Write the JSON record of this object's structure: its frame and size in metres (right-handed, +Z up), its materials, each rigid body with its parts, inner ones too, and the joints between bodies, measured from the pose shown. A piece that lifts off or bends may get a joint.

--

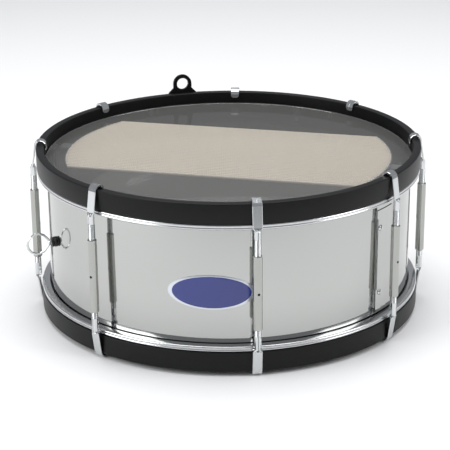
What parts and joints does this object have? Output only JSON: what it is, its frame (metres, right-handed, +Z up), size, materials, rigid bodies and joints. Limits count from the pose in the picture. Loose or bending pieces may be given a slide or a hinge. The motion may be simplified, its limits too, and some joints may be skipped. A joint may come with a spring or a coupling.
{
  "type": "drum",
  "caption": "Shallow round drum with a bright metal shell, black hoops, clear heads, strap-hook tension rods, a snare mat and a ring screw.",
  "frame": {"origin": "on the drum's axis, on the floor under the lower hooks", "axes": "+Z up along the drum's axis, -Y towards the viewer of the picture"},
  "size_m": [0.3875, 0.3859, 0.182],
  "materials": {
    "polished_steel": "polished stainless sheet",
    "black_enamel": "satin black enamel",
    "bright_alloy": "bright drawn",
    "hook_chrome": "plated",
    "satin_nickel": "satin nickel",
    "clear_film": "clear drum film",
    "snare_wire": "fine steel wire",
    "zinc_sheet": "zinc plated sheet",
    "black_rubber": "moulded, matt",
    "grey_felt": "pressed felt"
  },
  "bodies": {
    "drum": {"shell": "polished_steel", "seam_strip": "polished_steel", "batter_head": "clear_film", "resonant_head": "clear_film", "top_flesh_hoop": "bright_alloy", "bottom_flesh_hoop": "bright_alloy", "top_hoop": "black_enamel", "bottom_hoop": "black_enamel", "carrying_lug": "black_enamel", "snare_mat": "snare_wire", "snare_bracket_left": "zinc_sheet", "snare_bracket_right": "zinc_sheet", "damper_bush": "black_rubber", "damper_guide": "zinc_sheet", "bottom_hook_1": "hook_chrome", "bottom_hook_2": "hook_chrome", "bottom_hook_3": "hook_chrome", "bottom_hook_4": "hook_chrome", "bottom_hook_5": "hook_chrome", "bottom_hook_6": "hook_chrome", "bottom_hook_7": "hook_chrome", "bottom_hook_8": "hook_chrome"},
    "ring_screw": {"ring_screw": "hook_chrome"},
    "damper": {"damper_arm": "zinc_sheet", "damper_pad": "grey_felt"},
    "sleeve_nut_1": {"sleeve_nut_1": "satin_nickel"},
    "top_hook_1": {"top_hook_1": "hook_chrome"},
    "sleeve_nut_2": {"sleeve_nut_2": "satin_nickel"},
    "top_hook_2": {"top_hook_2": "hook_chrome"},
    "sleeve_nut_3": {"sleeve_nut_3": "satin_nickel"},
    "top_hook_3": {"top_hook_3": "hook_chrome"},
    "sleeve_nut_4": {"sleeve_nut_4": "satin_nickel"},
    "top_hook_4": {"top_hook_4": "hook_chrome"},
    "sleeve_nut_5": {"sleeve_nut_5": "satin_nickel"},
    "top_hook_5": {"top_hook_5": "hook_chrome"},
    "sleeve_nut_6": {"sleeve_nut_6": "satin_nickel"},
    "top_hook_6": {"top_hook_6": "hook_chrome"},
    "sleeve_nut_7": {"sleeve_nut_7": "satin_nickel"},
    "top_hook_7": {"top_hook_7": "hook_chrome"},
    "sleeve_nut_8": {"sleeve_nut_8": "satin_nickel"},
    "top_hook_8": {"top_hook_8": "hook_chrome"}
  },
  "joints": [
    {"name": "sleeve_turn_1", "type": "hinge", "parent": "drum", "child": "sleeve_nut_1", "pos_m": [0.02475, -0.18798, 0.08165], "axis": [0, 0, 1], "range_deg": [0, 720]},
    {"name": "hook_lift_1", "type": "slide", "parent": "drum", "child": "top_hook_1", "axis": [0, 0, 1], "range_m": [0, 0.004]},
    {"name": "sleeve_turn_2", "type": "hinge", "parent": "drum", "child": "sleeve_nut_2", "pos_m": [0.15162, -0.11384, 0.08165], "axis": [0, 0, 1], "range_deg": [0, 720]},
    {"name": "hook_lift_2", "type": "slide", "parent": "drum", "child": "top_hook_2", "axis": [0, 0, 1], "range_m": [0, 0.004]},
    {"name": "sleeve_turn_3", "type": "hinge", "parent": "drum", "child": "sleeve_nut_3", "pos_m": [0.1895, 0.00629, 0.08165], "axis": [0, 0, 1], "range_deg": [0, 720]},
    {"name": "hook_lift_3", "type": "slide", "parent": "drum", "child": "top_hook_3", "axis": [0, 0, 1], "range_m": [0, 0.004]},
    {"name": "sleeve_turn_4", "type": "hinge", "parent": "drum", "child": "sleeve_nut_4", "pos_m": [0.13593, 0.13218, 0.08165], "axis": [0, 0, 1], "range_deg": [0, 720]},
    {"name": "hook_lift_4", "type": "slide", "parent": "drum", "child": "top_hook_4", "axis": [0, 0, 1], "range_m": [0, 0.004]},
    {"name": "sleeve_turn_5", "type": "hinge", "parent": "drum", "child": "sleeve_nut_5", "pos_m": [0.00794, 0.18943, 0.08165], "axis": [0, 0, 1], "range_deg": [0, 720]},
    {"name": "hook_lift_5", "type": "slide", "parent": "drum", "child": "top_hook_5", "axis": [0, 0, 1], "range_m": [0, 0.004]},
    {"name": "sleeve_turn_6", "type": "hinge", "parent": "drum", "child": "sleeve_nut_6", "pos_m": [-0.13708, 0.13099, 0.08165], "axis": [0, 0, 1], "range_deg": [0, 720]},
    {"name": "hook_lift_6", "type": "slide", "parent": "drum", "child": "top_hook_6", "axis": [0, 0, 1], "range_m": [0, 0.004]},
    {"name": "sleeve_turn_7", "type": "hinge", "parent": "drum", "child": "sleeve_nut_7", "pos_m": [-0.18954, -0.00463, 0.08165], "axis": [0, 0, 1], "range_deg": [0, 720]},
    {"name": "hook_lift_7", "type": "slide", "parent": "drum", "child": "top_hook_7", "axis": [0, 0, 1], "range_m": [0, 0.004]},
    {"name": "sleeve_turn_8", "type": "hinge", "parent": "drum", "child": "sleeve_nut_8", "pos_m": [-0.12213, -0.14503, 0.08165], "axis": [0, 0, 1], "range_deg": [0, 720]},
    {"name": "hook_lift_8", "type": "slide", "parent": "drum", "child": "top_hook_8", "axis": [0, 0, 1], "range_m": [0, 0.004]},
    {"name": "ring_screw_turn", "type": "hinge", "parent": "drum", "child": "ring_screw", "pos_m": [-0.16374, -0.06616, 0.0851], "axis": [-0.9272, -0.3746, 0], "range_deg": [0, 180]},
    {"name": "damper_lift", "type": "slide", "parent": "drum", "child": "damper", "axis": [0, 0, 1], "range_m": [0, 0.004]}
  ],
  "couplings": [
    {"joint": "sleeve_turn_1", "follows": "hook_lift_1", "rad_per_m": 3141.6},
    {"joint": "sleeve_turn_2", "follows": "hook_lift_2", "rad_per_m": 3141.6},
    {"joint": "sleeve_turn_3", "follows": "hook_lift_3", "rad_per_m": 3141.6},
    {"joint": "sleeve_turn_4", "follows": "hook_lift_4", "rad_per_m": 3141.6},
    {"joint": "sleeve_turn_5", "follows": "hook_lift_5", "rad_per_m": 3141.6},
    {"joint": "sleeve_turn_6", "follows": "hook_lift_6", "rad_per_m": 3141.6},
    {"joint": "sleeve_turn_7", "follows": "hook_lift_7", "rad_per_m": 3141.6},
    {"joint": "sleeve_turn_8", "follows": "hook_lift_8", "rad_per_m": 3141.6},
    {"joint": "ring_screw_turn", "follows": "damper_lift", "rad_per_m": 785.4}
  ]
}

## [Problem details]
How many lines of the data hold the string "frame"? Reply with the number alone.

## [Result of the exercise]
3